WHAT YOU ARE ASKED TO DO:
Please return the full listing below without altering anything.

INPUT DATA:
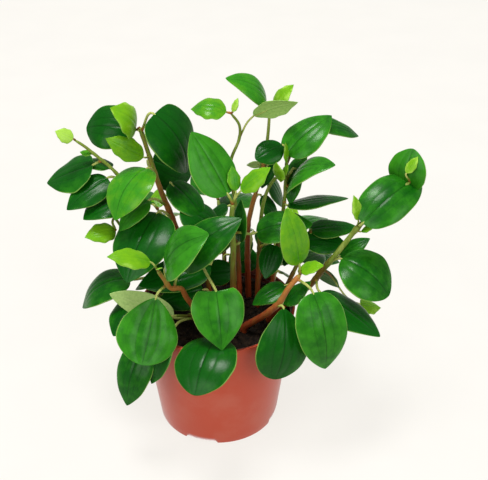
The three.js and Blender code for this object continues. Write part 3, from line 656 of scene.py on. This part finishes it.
# %% [markdown]
# All the blades share one formula, and a kind sets its numbers. A small base or point is a blunt
# end and a large one a slender end. The shoulder says how far the blade reaches back beside its
# petiole, the cup how far its sides bow down, the furrow how deep its side veins lie, and the
# crimp how much its outline wavers, which it does most on a young leaf.

# %% The kinds of blade
Kind = namedtuple("Kind", "base point shoulder cup furrow crimp")
BLADE_KINDS = {
    "broad": Kind(base=0.55, point=0.55, shoulder=0.0, cup=0.12, furrow=1.0, crimp=0.01),
    "oval": Kind(base=0.5, point=0.72, shoulder=0.02, cup=0.12, furrow=1.0, crimp=0.01),
    "heart": Kind(base=0.48, point=0.85, shoulder=0.14, cup=0.12, furrow=1.0, crimp=0.01),
    "egg": Kind(base=0.42, point=0.72, shoulder=0.05, cup=0.12, furrow=1.0, crimp=0.01),
    "drop": Kind(base=0.8, point=0.5, shoulder=0.0, cup=0.12, furrow=4.5, crimp=0.01),
    "young": Kind(base=0.62, point=0.85, shoulder=0.0, cup=0.15, furrow=1.0, crimp=0.06),
}
print("kinds of blade:", ", ".join(BLADE_KINDS))

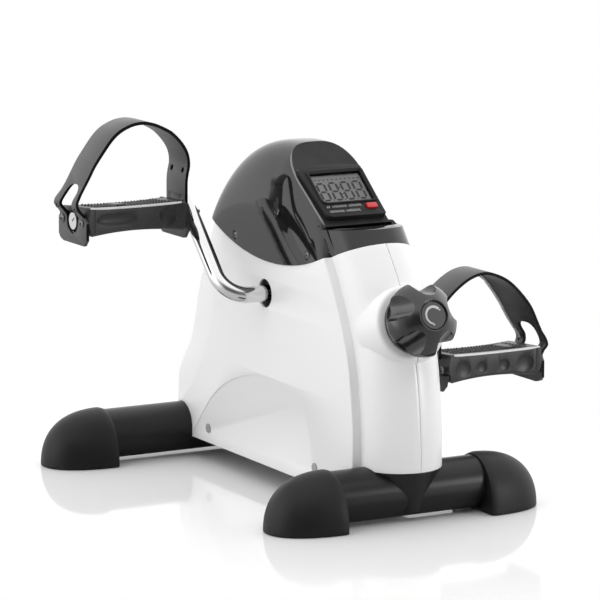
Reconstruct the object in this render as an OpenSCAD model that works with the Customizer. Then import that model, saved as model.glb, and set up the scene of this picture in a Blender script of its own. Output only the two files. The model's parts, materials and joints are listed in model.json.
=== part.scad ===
// Pedal exerciser: a small desk bike for the feet or the hands. Two tube stabilisers carry
// a moulded body; a bent crank rod turns in the steel frame inside it against a felt-lined
// brake band that the front knob tightens.
// Millimetres. +X is the sitter's right, -Y faces the sitter (knob and display), +Z is up.
// The origin lies on the floor, under the middle of the whole part.

/* [Stabilisers] */
// Distance between the two stabiliser tubes
tube_gap = 362; // [340:1:390]
// Outer diameter of a stabiliser tube
tube_d = 50; // [46:1:52]
// Wall of a stabiliser tube
tube_wall = 1.5; // [1.2:0.1:2.5]
// Height of the tube axis over the floor
tube_rise = 27; // [26.5:0.5:29]
// Bare half length of the front tube, up to its caps
front_reach = 78; // [70:1:95]
// Bare half length of the rear tube, up to its caps
rear_reach = 137; // [110:1:150]
// Length of an end cap
cap_len = 66; // [55:1:75]
// Width of an end cap at the floor
cap_wide = 77; // [74:1:84]
// Height of an end cap
cap_high = 59; // [58:0.5:64]
// Depth that a tube goes into its cap
cap_seat = 24; // [18:1:30]

/* [Body shells] */
// Half width of the body over its side panels
side_half = 49; // [47:0.5:51]
// Half width of the rounded front column
column_half = 40; // [37:0.5:42]
// Wall of the moulded shells and the cover
wall = 2.5; // [2:0.1:3.2]
// Gap at a parting line
part_gap = 0.3; // [0.2:0.05:0.5]
// Height of the body's lower edge over the floor
skirt_z = 20; // [14:0.5:22]
// Diameter of the hole that the crank comes out of
crank_hole_d = 28; // [24:0.5:32]
// Diameter of the screw plugs low on the sides
plug_d = 9; // [7:0.5:11]

/* [Top cover] */
// Height of the top of the cover
dome_top = 335.5; // [328:0.5:342]
// Radius of the curved parting line between shells and cover
parting_r = 294; // [285:1:305]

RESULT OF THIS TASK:
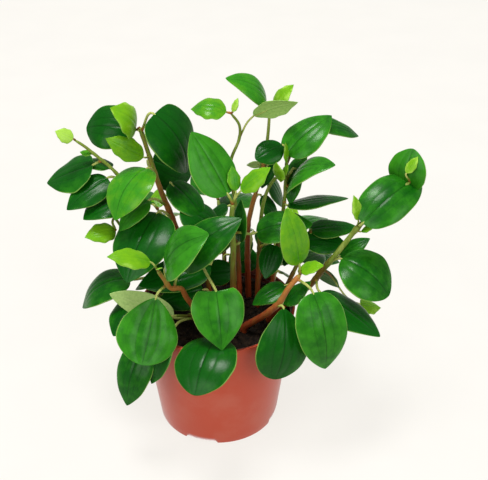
The three.js and Blender code for this object continues. Write part 3, from line 656 of scene.py on. This part finishes it.
# %% [markdown]
# All the blades share one formula, and a kind sets its numbers. A small base or point is a blunt
# end and a large one a slender end. The shoulder says how far the blade reaches back beside its
# petiole, the cup how far its sides bow down, the furrow how deep its side veins lie, and the
# crimp how much its outline wavers, which it does most on a young leaf.

# %% The kinds of blade
Kind = namedtuple("Kind", "base point shoulder cup furrow crimp")
BLADE_KINDS = {
    "broad": Kind(base=0.55, point=0.55, shoulder=0.0, cup=0.12, furrow=1.0, crimp=0.01),
    "oval": Kind(base=0.5, point=0.72, shoulder=0.02, cup=0.12, furrow=1.0, crimp=0.01),
    "heart": Kind(base=0.48, point=0.85, shoulder=0.14, cup=0.12, furrow=1.0, crimp=0.01),
    "egg": Kind(base=0.42, point=0.72, shoulder=0.05, cup=0.12, furrow=1.0, crimp=0.01),
    "drop": Kind(base=0.8, point=0.5, shoulder=0.0, cup=0.12, furrow=4.5, crimp=0.01),
    "young": Kind(base=0.62, point=0.85, shoulder=0.0, cup=0.15, furrow=1.0, crimp=0.06),
}
print("kinds of blade:", ", ".join(BLADE_KINDS))

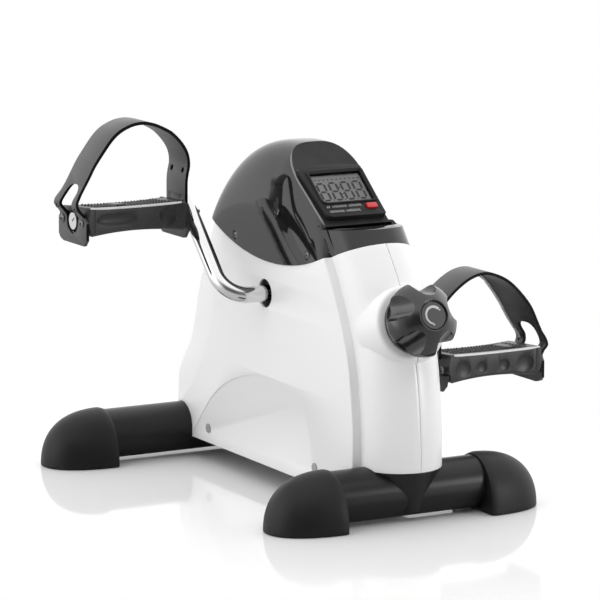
Reconstruct the object in this render as an OpenSCAD model that works with the Customizer. Then import that model, saved as model.glb, and set up the scene of this picture in a Blender script of its own. Output only the two files. The model's parts, materials and joints are listed in model.json.
=== part.scad ===
// Pedal exerciser: a small desk bike for the feet or the hands. Two tube stabilisers carry
// a moulded body; a bent crank rod turns in the steel frame inside it against a felt-lined
// brake band that the front knob tightens.
// Millimetres. +X is the sitter's right, -Y faces the sitter (knob and display), +Z is up.
// The origin lies on the floor, under the middle of the whole part.

/* [Stabilisers] */
// Distance between the two stabiliser tubes
tube_gap = 362; // [340:1:390]
// Outer diameter of a stabiliser tube
tube_d = 50; // [46:1:52]
// Wall of a stabiliser tube
tube_wall = 1.5; // [1.2:0.1:2.5]
// Height of the tube axis over the floor
tube_rise = 27; // [26.5:0.5:29]
// Bare half length of the front tube, up to its caps
front_reach = 78; // [70:1:95]
// Bare half length of the rear tube, up to its caps
rear_reach = 137; // [110:1:150]
// Length of an end cap
cap_len = 66; // [55:1:75]
// Width of an end cap at the floor
cap_wide = 77; // [74:1:84]
// Height of an end cap
cap_high = 59; // [58:0.5:64]
// Depth that a tube goes into its cap
cap_seat = 24; // [18:1:30]

/* [Body shells] */
// Half width of the body over its side panels
side_half = 49; // [47:0.5:51]
// Half width of the rounded front column
column_half = 40; // [37:0.5:42]
// Wall of the moulded shells and the cover
wall = 2.5; // [2:0.1:3.2]
// Gap at a parting line
part_gap = 0.3; // [0.2:0.05:0.5]
// Height of the body's lower edge over the floor
skirt_z = 20; // [14:0.5:22]
// Diameter of the hole that the crank comes out of
crank_hole_d = 28; // [24:0.5:32]
// Diameter of the screw plugs low on the sides
plug_d = 9; // [7:0.5:11]

/* [Top cover] */
// Height of the top of the cover
dome_top = 335.5; // [328:0.5:342]
// Radius of the curved parting line between shells and cover
parting_r = 294; // [285:1:305]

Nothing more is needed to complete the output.